Analisando as características e os fracassos destes planos e iniciativas golpistas, o editorial desta Revista publicado em 29/11 suspirava de alívio ao perceber que a democracia brasileira tinha sobrevivido por muito pouco. Entre os fatores que esvaziaram o movimento golpista, o editorial lembrava o recado firme e direto do presidente Joe Biden, dos Estados Unidos, exigindo respeito aos resultados eleitorais e rejeitando quebra das normas constitucionais do Brasil. E se apressou a reconhecer a vitória de Lula e parabenizar o novo presidente eleito do Brasil. Todo o contrário da posição do governo dos Estados Unidos, em 1964, dando apoio e participando das articulações do golpe militar que derrubou o presidente João Goulart. E se o presidente dos Estados Unidos fosse Donald Trump? Seguramente, Bolsonaro teria contado com o suporte político e diplomático dos Estados Unidos para ignorar as eleições e impedir a posse do presidente eleito, como o próprio Trump tentou, dois anos antes, com a incitação à invasão do Capitólio.

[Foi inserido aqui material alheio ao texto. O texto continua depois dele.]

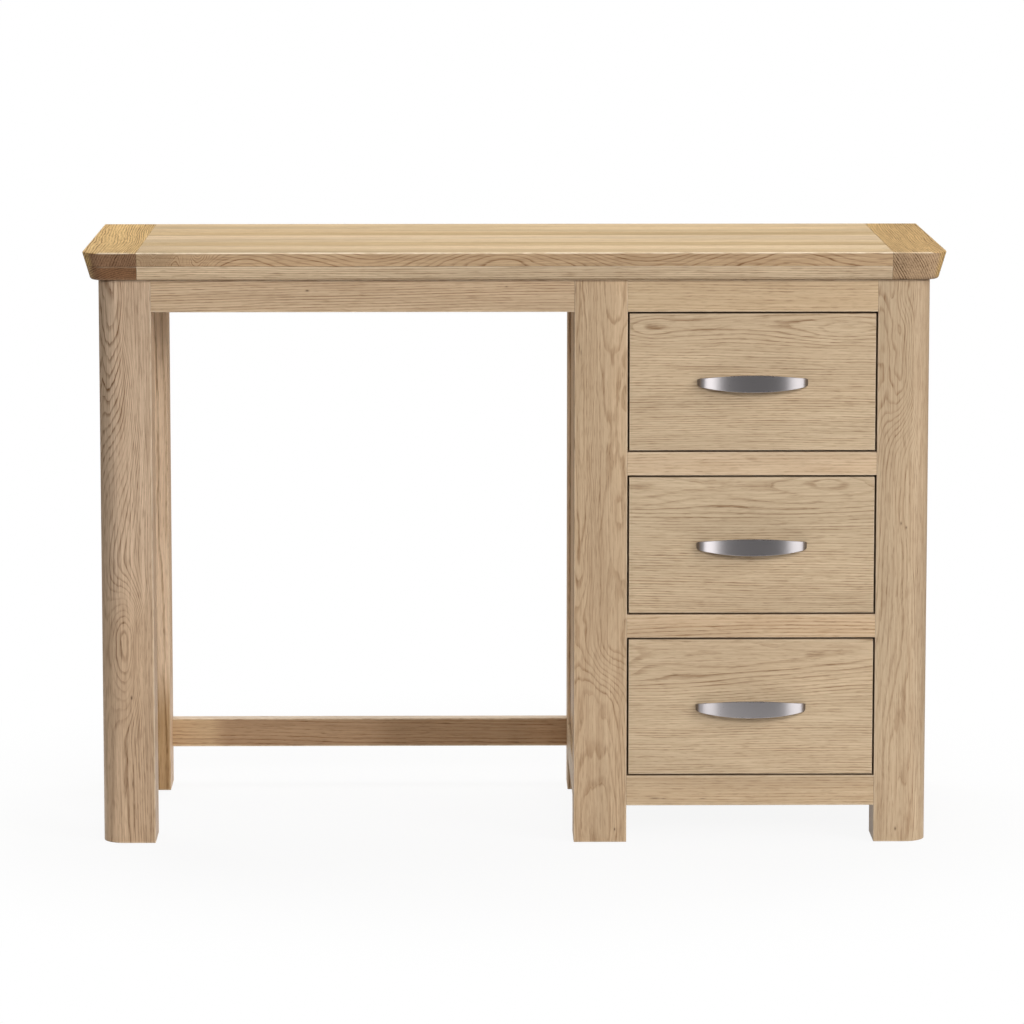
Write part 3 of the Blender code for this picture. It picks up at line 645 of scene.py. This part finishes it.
def brushed(name, seed, tone=NICKEL, roughness=0.29):
    material, tree, shader = new_material("brushed_" + name)
    place = object_place(tree)
    point = combine(tree, place[0] + seed, place[1], place[2])
    lines = noise_value(tree, point, BRUSH_LINES, 1.0) - 0.5
    clouds = noise_value(tree, point, METAL_CLOUDS, 1.0) - 0.5
    low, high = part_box(name)
    edge_share = edge_wear_and_highlight(tree, place, low, high, seed)
    bright = lines * 0.10 + clouds * 0.03 + 1.0
    colour = tinted(tree, linear(tone), grey(tree, bright))
    centre = (low[0] + high[0]) / 2
    half = (high[0] - low[0]) / 2
    # The feet painted darker: painted shade and a painted dark reflection where the bow meets the drawer
    # front
    foot = (place[0] - centre).apply("ABSOLUTE").ramp(half - 0.0060, half - 0.0015)
    colour = mix(tree, foot * 0.75, colour, linear(FOOT_SHADE))
    connect(tree, shader.inputs["Base Color"], colour)
    connect(tree, shader.inputs["Roughness"], lines * 0.05 + clouds * 0.02 - edge_share * 0.04 + roughness)
    add_bump(tree, shader, lines, strength=0.05, distance=0.00002)
    shader.inputs["Metallic"].default_value = 1.0
    set_material(name, material)


for number, level in enumerate(("lower", "middle", "upper")):
    add_handle(f"drawer_{level}_handle")
    brushed(f"drawer_{level}_handle", number * 0.37)
    for side in ("left", "right"):
        brushed(f"drawer_{level}_handle_screw_{side}", number * 0.53, SCREW_NICKEL, 0.36)


# Legs
# Height of the painted shade line under the top
UNDER_TOP_SHADE_HEIGHT = 0.7261
oak(
    "leg_front_left", "upright", (209, 182, 154), (122, 90, 62), 0.31,
    pith=(-0.504, -0.165), ring=0.0017, wave=0.007, contrast=((0.40, 0.44), (0.70, 0.80)), edge_highlight_and_wear=0.45,
    arches=(
        ((0.13, 0.255), (-0.498, 0.024), -8.0),
        ((0.265, 0.370), (-0.498, 0.024), 11.0),
        ((0.370, 0.740), (-0.507, 0.032), -18.0),
    ),
    marks=(((0.190, -0.4925), (0.0024, 0.0012), 0.9), ((0.078, -0.492), (0.006, 0.0006), 0.7)),
    under_top_shade=UNDER_TOP_SHADE_HEIGHT, light_and_shade_fades=((0.40, 0.24, (243, 239, 233)),),
)
oak(
    "leg_front_middle", "upright", (196, 170, 139), (148, 116, 85), 0.77,
    pith=(0.107, -0.110), ring=0.0014, wave=0.009, contrast=0.58, edge_highlight_and_wear=0.22,
    arches=(
        ((0.00, 0.170), (0.100, 0.040), 3.0),
        ((0.175, 0.265), (0.119, 0.034), 8.0),
        ((0.290, 0.380), (0.086, 0.014), -4.0),
        ((0.420, 0.740), (0.110, 0.040), 2.0),
    ),
    marks=(
        ((0.0168, 0.1288), (0.0020, 0.0010), 0.8),
        ((0.642, 0.0822), (0.0050, 0.0006), 0.7),
        ((0.6355, 0.0846), (0.0040, 0.0006), 0.6),
        ((0.717, 0.0775), (0.0060, 0.0006), 0.8),
    ),
    under_top_shade=UNDER_TOP_SHADE_HEIGHT,
)
oak(
    "leg_front_right", "upright", (190, 167, 138), (146, 115, 86), 1.13,
    pith=(0.4985, -0.115), lean=(0.02, 0.0), ring=0.0014, wave=0.009, contrast=((0.10, 0.40), (0.60, 0.62)),
    edge_highlight_and_wear=0.22,
    arches=(
        ((0.02, 0.400), (0.486, 0.034), 5.0),
        ((0.490, 0.615), (0.4985, 0.028), 10.0),
        ((0.660, 0.715), (0.4985, 0.012), -4.0),
    ),
    marks=(
        ((0.0168, 0.4915), (0.0022, 0.0012), 0.8),
        ((0.415, 0.4950), (0.0020, 0.0010), 0.7),
        ((0.4096, 0.5017), (0.0018, 0.0012), 0.7),
    ),
    under_top_shade=UNDER_TOP_SHADE_HEIGHT,
)
# Lighter than the other back legs, which is painted light; its fade darkens the front face towards the
# floor, a painted shade
oak("leg_back_left", "upright", (232, 204, 173), (170, 136, 104), 1.71, pith=(-0.40, 0.45), wave=0.010,
    contrast=0.6, light_and_shade_fades=((0.19, 0.09, (206, 191, 165)),))
oak("leg_back_middle", "upright", (206, 179, 148), (150, 117, 88), 2.07, pith=(0.20, 0.45), wave=0.010,
    contrast=0.6)
oak("leg_back_right", "upright", (206, 179, 148), (150, 117, 88), 2.51, pith=(0.38, 0.30), wave=0.010,
    contrast=0.6)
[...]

Não foi só Biden que deteve o golpe, claro. Não existia uma comoção social no país que facilitasse as articulações dos bolsonaristas nas Forças Armadas, e Lula já tinha demonstrado, em dois mandatos presidenciais, respeito às instituições e às Forças Armadas e à condução do Brasil sem percalços ou riscos políticos e sociais. Nenhum militar sério e devidamente informado via Lula como um perigoso revolucionário ou comunista, como afirmam os delirantes bolsonaristas. A democracia foi salva também porque no alto comando do Exército e da Aeronáutica estão generais comprometidos com as regras democráticas e com o respeito à Constituição.

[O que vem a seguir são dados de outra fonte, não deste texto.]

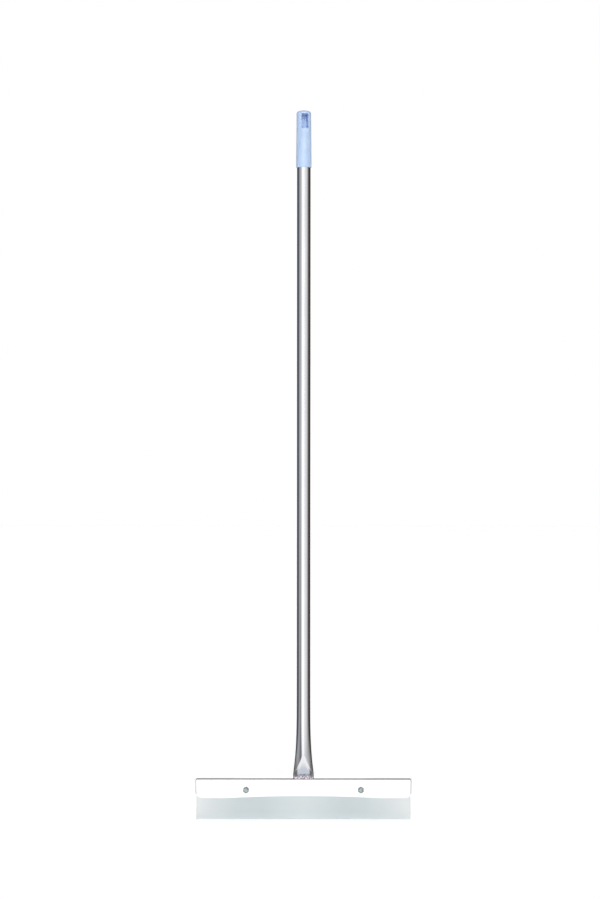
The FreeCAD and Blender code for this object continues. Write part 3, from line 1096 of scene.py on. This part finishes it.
class SQUEEGEE_OT_grip(bpy.types.Operator):
    """Model the moulded grip with its hanging pocket"""

    bl_idname = "squeegee.grip"
    bl_label = "Hand grip"

    def execute(self, context):
        settings = context.scene.squeegee_grip
        low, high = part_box("hand_grip")
        rim = (high.x - low.x) / 2
        tube_radius = span("handle_tube").y / 2
        top_radius = tube_radius + 0.8 * MM
        shoulder = 4.5 * MM
        dome = 1.4 * MM
        piece = rod("moulded_grip", rim, (0, 0, low.z), (0, 0, high.z), GRIP_SIDES)
        # Half a step round, so that the pocket's sides fall on edges of the mesh.
        piece.matrix_world = Matrix.Rotation(math.radians(180 / GRIP_SIDES), 4, "Z")
        settle(piece)
        ceiling = high.z - settings.pocket_drop
        floor = ceiling - settings.pocket_height
        step, apart = 1.4 * MM, 0.6 * MM
        even = [low.z + step * i for i in range(1, int((high.z - low.z - shoulder - dome) / step))]
        rows = [z for z in even if min(abs(z - ceiling), abs(z - floor)) > apart]
        curve_base = high.z - dome - shoulder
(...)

Os golpistas estão presos e, provavelmente, o próprio Bolsonaro pode ser processado e preso. A polarização e o fanatismo político persistem no Brasil, e podem se intensificar na medida em que se aproximam as eleições presidenciais. Mas o que torna a democracia brasileira vulnerável é a posse do Donald Trump, no próximo dia 20 deste mês, como presidente da maior potência econômica e militar do planeta, um político sem escrúpulos e com total desprezo pela democracia, um grande aliado de Jair Bolsonaro. Sim, a democracia brasileira ainda corre riscos. E a principal ameaça vem dos Estados Unidos, sobre a qual não temos controle. Diante disto, nos resta alimentar o sentimento democrático na sociedade e fortalecer as instituições que configuram a democracia brasileira.
Artigo muito oportuno, mas esquece as ameaças internas em uma democracia que depois de 40 anos ainda não enfrentou a questão militar, não erradicou o analfabetismo, mantém a concentração de renda e aumentou os privilégios e mordomias, generalizaou a corrupção, não formulou nem iniciou estratégia para a abolição da apartação e da pobreza, não implantou um sistema nacional de educação de base com qualidade e equidade. Quase meio século de democracia e nossas FFAA ainda se consideram e são tratadas como instituição separada do poder civil, e nossos políticos civis sr apropriam dos recursos públicos. Antes de cair por forças externas, a democracia apodrece por dentro, inclusive porque muitos democratas consideram que alertas como esta devem ser evitadas.
Editorial perfeito para a situação. Em qualquer jornal ou revista o Editorial reflete a posição dos controladores, e é sempre sobre um tema específico mais relevante no momento. E tem que ser curto. Comentar as obras de arte restauradas o tornaria longo demais. Escrever Editorial é tarefa difícil. Este Editorial da “Será?”, como Editorial, está longo, mesmo sem ter frase desnecessária. Não é, nem deve ser, como um artigo que trata de todos os males da República ao longo da história. Quem já trabalhou em jornal sabe bem a diferença entre um artigo publicado e o Editorial. E o público, se não sabe, deveria aprender para avaliar o papel do jornalismo.
Muito bem dito, Helga. Concordo integralmente.